The issues with this view on education are many folds. First, and most obvious, is the deeply orientalist overtones that this rhetoric has, which helps sustain the deeply undemocratic character of the Egyptian polity. Second, and most importantly, it completely ignores the overarching social context, which has led to the degradation and de-humanization of the mass of Egyptians, most importantly, the role that the autocracy has played in this degradation.

This misdiagnosis, which stems from the urge to justify the failure of the middle class to deliver on its self-anointed mission of modernization, explicitly shifts the blame for the failures of the democratic movement to the masses, rather than the elites, military and civilian alike, who worked to undermine it. One only needs to remember that the coup of 2013 was openly welcomed by a number of prominent opposition figures, with both leftist and liberal credentials, liked Mohamed El Baradie and Hamdeen Sabahi.

This process of “passing the bucket” has allowed the middle class to avoid a process of self-reflection and criticisms

This process of “passing the bucket” has allowed the middle class to avoid a process of self-reflection and criticisms, which might have caused it to mature and develop. On the contrary, it has simply moved the blame to the victims, and has thrown its support behind the army generals, who, ironically, continue to follow economic policies that disenfranchises them.

The third issue with this logic is that it assumes that education operates in a societal vacuum, in essence ignoring the deeply autocratic values, which have a stranglehold over the Egyptian polity, inhibiting the development of democratic values, and most importantly, the ability to resist and to question.

Thus, any education reforms that aims at developing political participation needs to be accompanied by wide range societal changes that challenges the existing status quo, not simply an educational revamp, which even, if successful, will be met by stiff resistance by the forces of the status quo.

Finally, and most dangerously, is the total ignorance of the role that the school system plays as a tool for ideological indoctrination and spreading of the hegemony of the ruling classes, in the case of Egypt, military capitalism, which is inherently anti-democratic. As a product of the Egyptian schooling system myself, I remember how the school system was used, not only to falsify history and create a pro-military narrative, but to instil a sense of submission and respect of authority based on tradition and religious dogma.

As such, one cannot imagine a true reform of the educational system that is free from theses constraints, which would allow students to question the ideological cornerstone of the Egyptian autocracy. One needs to remember the “our strength comes from our Egyptiness” propaganda campaign, launched by the ministry of Education, with clear fascist undertones.

The reform of the education system is at best, a small part of the puzzle and the middle class obsession with it is, simply, a reflection of the failure of this class to drive the modernization process in the country. The current narrative, besides being steeped in orientalist symbols and rhetoric, shields the middle class from self-questioning. A necessary process in order to develop the needed social and political consciousness is shifting the blame on the shoulders of the masses, who are seen as uncivilized and corrupt.

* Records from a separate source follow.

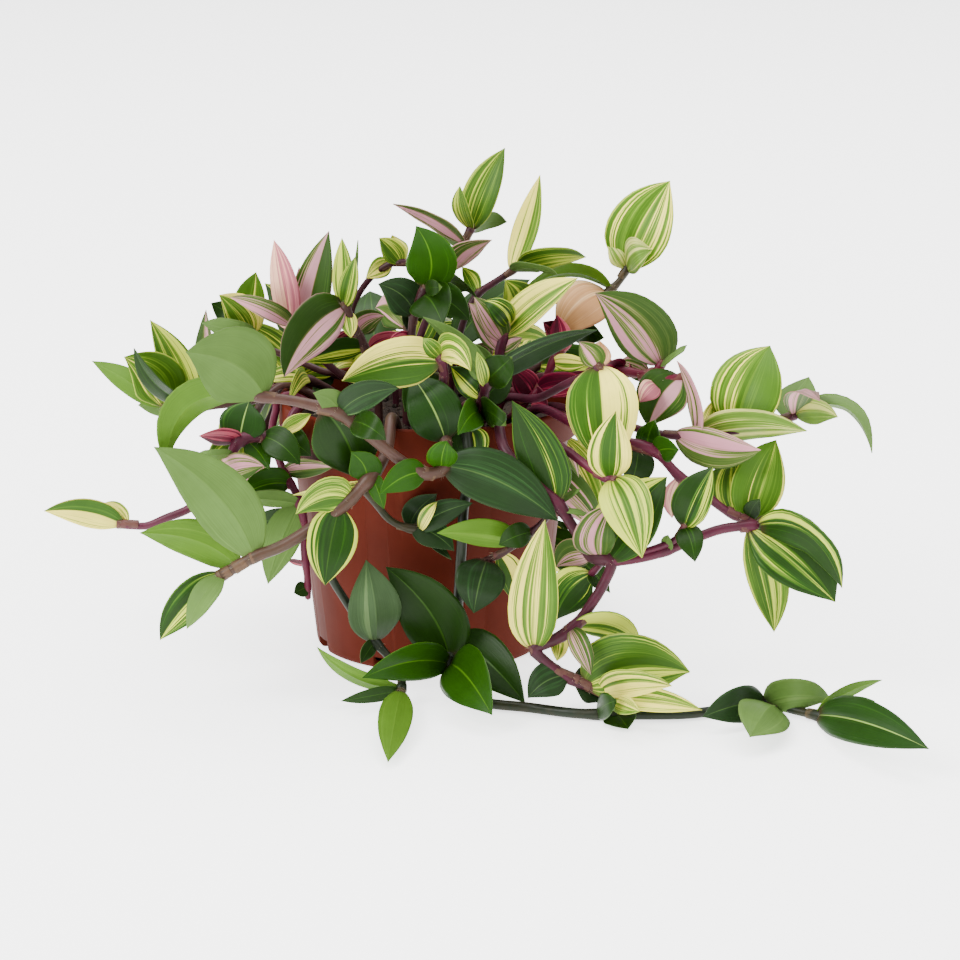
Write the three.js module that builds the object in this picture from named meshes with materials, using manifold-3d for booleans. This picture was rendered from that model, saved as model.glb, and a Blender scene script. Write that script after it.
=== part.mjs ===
// Trailing variegated plant in a round nursery pot: pot, soil and one solid for each leafy stem.
// Millimetres. +X to the right, +Y away from the front, +Z up; origin at the centre of the pot's foot.
import * as THREE from "three";
import { mergeVertices } from "three/addons/utils/BufferGeometryUtils.js";
import Module from "manifold-3d";

const wasm = await Module();
wasm.setup();

// ---- driving dimensions -------------------------------------------------------------------------
const RIM_R = 60;            // outer radius of the rim
const POT_H = 101.5;         // pot height
const COLLAR_H = 13;         // depth of the collar under the rim
const COLLAR_STEP = 4.4;     // how far the collar stands out from the wall
const FOOT_R = 46;           // outer radius of the foot
const WALL = 1.6;            // wall thickness
const BASE_T = 2.2;          // thickness of the pot's bottom
const NOTCHES = 8;           // drainage notches round the edge of the foot
const NOTCH_W = 9;
const NOTCH_H = 5;
const SOIL_TOP = 91.5;       // height of the soil surface
const GAP = 0.3;             // clearance between pieces
const ROOT_Z = 66;           // how deep a stem stands in its hole
const STEM_SIDES = 5;
const FINE = 2.5;            // longest step along a stem's curve
const SLACK = 1.0;           // how far a stem's straight pieces may cut its bends
const BLADE_T = 0.7;         // thickness of a leaf at its margin
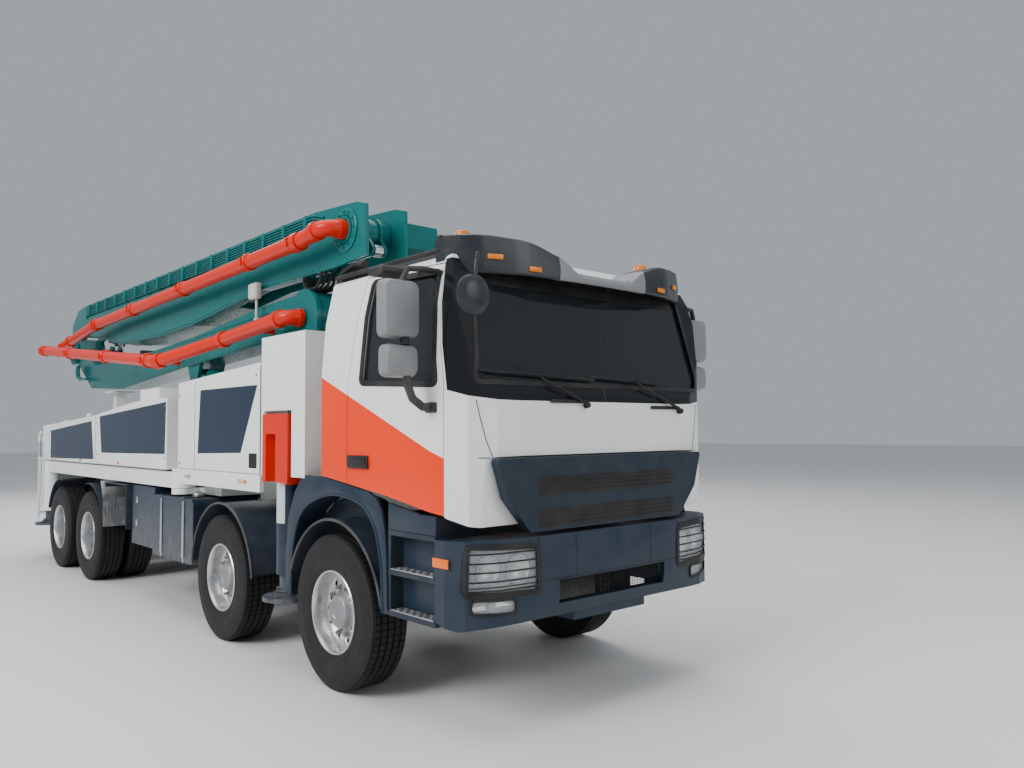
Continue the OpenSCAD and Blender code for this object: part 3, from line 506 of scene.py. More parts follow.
class Shape:
    """A bmesh under construction, with short calls for the operators that the pieces share."""

    def __init__(self) -> None:
        """Starts empty."""
        self.bm = bmesh.new()

    def bevel(self, edges: list, width: float, segments: int = 2) -> None:
        """Rounds off edges by that width."""
        bmesh.ops.bevel(self.bm, geom=edges, offset=width, affect="EDGES", segments=segments,
                        profile=0.5, material=-1)

    def extrude(self, faces: list, thick: Vector) -> list:
        """Extrudes faces by thick and hands out the moved vertices."""
        moved = vertices(bmesh.ops.extrude_face_region(self.bm, geom=faces)["geom"])
        bmesh.ops.translate(self.bm, verts=moved, vec=thick)
        return moved

    def block(self, lo: Vector, hi: Vector, edge: float = 0.004, segments: int = 2) -> list:
        """A block with bevelled edges.

        Args:
            lo, hi: two opposite corners.
            edge: width of the bevel.
            segments: steps in the bevel.

        Returns:
            Its vertices.
        """
        low = Vector(map(min, lo, hi))
        high = Vector(map(max, lo, hi))
        size = high - low
        matrix = Matrix.Translation((low + high) / 2) @ Matrix.Diagonal((*size, 1.0))
        made = bmesh.ops.create_cube(self.bm, size=1.0, matrix=matrix)["verts"]
        self.bevel(edges_of(made), min(edge, min(size) * 0.45), segments)
        return made

    def rod(self, a: Vector, b: Vector, r: float, r_end: float | None = None, sides: int = 20,
            edge: float = 0.0) -> None:
        """A round bar or a cone from a to b.

        Args:
            a, b: middles of its ends.
            r: radius at a.
            r_end: radius at b, or None for the same.
            sides: steps round it.
            edge: width of the bevel on both rims.
        """
        way = b - a
        matrix = Matrix.Translation((a + b) / 2) @ frame_along(way).to_4x4()
        made = bmesh.ops.create_cone(self.bm, cap_ends=True, segments=sides, radius1=r,
                                     radius2=r if r_end is None else r_end, depth=way.length,
                                     matrix=matrix)["verts"]
        if edge:
            self.bevel([e for e in edges_of(made) if any(len(f.verts) > 4 for f in e.link_faces)], edge)

    def ball(self, centre: Vector, r: float, squash: tuple[float, float, float] = (1.0, 1.0, 1.0),
             steps: int = 16) -> None:
        """A ball or a flattened ball."""
        matrix = Matrix.Translation(centre) @ Matrix.Diagonal((*squash, 1.0))
        bmesh.ops.create_uvsphere(self.bm, u_segments=steps, v_segments=max(6, steps // 2), radius=r,
                                  matrix=matrix)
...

This is very similar to the view held by the European colonialist about the Egyptians, not too long ago, and some argue, is still being held until this day. In essence, the scars of the colonial encounter, and the origins of the middle class, which is deeply intertwined with it, have led to a form of self-loathing and orientalism that is essential to the view that this class holds of itself, namely as a modernizing force that is under siege by the hordes of poor and uncivilized. An island of civility in the sea of savagery.

Without a change in this view and an embrace of the masses of the people, the development of the democratic movement is bound to be stunted and isolated. This can be best summarized by Franz Fanon, one of the great intellectuals of the anticolonial movement who said “the unpreparedness of the educated classes, the lack of practical links between them and the mass of the people, their laziness, and, let it be said, their cowardice at the decisive moment of the struggle will give rise to tragic mishaps.” Let us hope that the lessons of the past are not forgotten!